In 2020, after Catalina Holdings acquired Asia Capital Re, Martin Kauer was appointed as CEO and CFO. Kauer, who previously served as CEO and CFO of Glacier Reinsurance AG, focused on integrating Asia Capital Re into Catalina Holdings’ global operations during his tenure. On June 13, 2022, Wei-Lyn Loh was appointed CEO of Asia Capital Re.

==Joint ventures==
=== ACR ReTakaful Holdings ===
In May 2008, Asia Capital Re launched ACR ReTakaful Holdings Limited, a joint venture between Khazanah Nasional Berhad, the investment arm of the Malaysian government, and the Dubai Islamic Investment Group, a global Sharia-compliant investment company. ACR ReTakaful Holdings Limited aimed to establish operations in both Malaysia and the Middle East, with the intention of leveraging its partners’ strengths in financial stability, networks, and access to local markets.

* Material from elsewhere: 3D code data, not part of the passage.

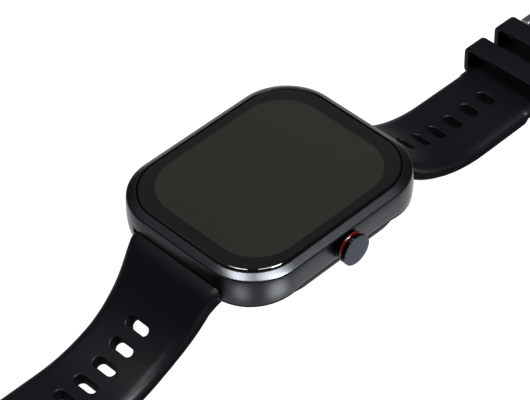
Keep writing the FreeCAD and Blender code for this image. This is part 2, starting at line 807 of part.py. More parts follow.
def release_window(owner, side):
    """Opening under the barrel for the quick-release knob and its travel."""
    pivot = side * size("pivot_y")
    low = size("pivot_z") - size("knob_drop") - size("window_depth")
    half_knob, clearance = 0.5 * size("knob_width"), size("window_play")
    first = size("knob_x") - half_knob - clearance
    last = size("knob_x") + half_knob + size("release_travel") + clearance
    drawing = sketch(owner, "release_window", offset=str(low))
    y_low, y_high = pivot - half_knob - clearance, pivot + half_knob + clearance
    chain(drawing, (first, y_low), [
        (last, y_low), (last, y_high), (first, y_high), (first, y_low),
    ])
    feature = owner.newObject("PartDesign::Pocket", f"{owner.Name}_release_window")
    before = owner.Shape.Volume
    feature.Profile = drawing
    feature.Reversed = True
    bind(feature, Length=f"Sizes.pivot_z - ({low})")
    document.recompute()
    if not owner.Shape.Volume < before:
        raise RuntimeError("the release window removes nothing")


def strap(name, prefix, side, end_y, rounded):
    owner = body(name)
    drawing = sketch(owner, "side", "YZ_Plane")
    start, steps = strap_side(prefix, side, end_y, relieved=not rounded)
    chain(drawing, start, steps)
    pad(owner, drawing, "2 * Sizes.strap_root_half_width", "band", middle=True)
    trim_sides(owner, side, end_y, rounded)
    bore_across(owner, side * size("pivot_y"), size("pivot_z"), "root")
    release_window(owner, side)
    slots(owner, prefix, side)
    return owner


def strap_long():
    strap("strap_long", "long", -1, size("long_tip_y"), True)


def strap_short():
    end_y = size("buckle_y") + 0.5 * size("strap_thickness")
    owner = strap("strap_short", "short", 1, end_y, False)
    bore_across(owner, size("buckle_y"), size("strap_flat_z"), "buckle")
    drawing = sketch(owner, "tongue_gap")
    half, start = size("tongue_gap_half"), size("tongue_gap_start")
    chain(drawing, (-half, start), [
        (half, start), (half, end_y + 1), (-half, end_y + 1), (-half, start),
    ])
    pocket(owner, drawing, THROUGH, "tongue_gap", middle=True)


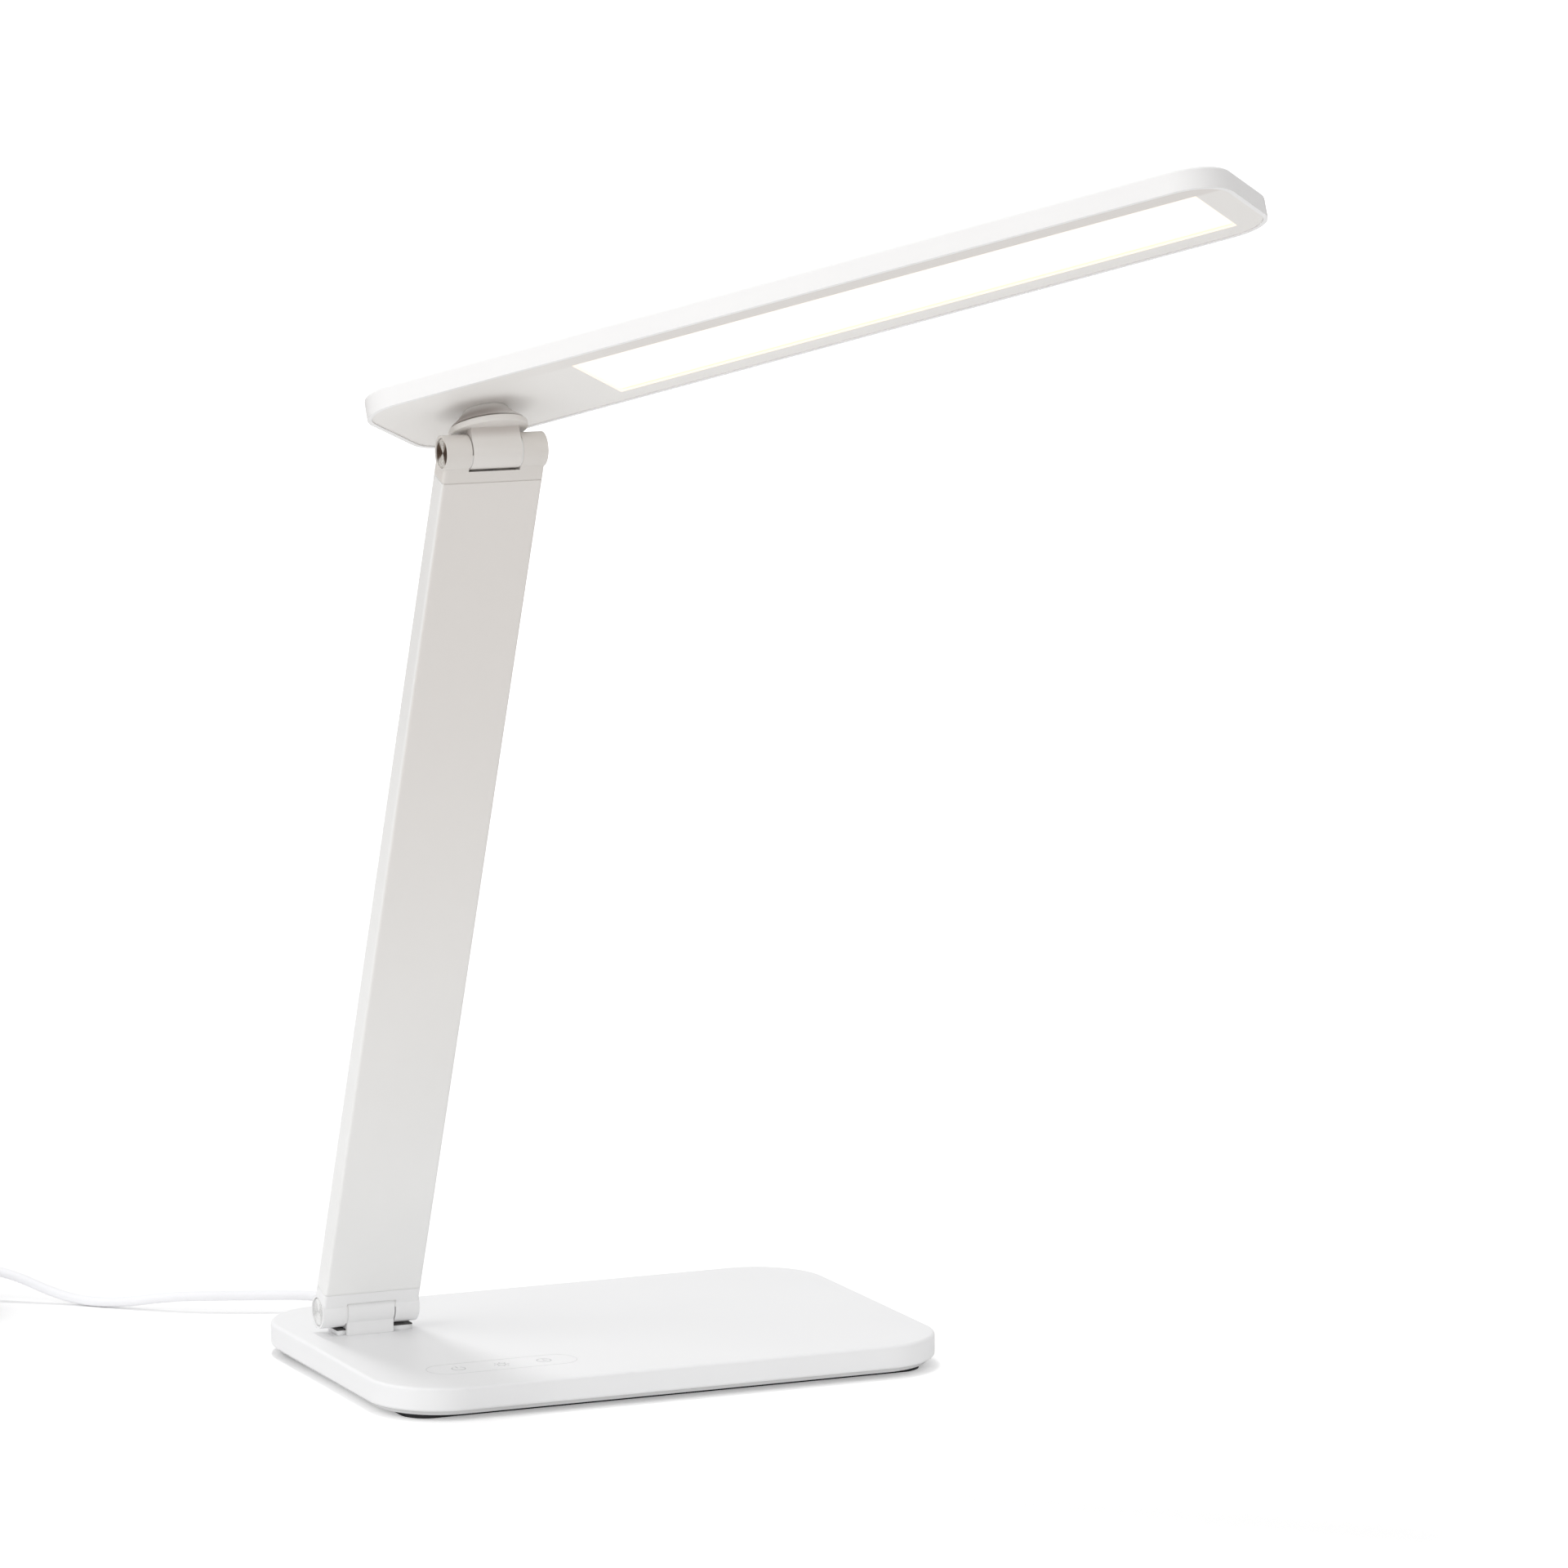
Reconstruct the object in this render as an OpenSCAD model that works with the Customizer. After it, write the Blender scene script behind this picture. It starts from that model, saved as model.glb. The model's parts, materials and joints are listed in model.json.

By doing so, it contributed to the development of the retakaful sector, which historically saw much of its business ceded to international markets outside of Asia. The new entity was established with an initial capital of US$300 million, positioning it as the world's largest retakaful (Islamic reinsurance) company at the time. The company is headquartered at the Dubai International Financial Centre and focuses on providing Sharia-compliant reinsurance solutions.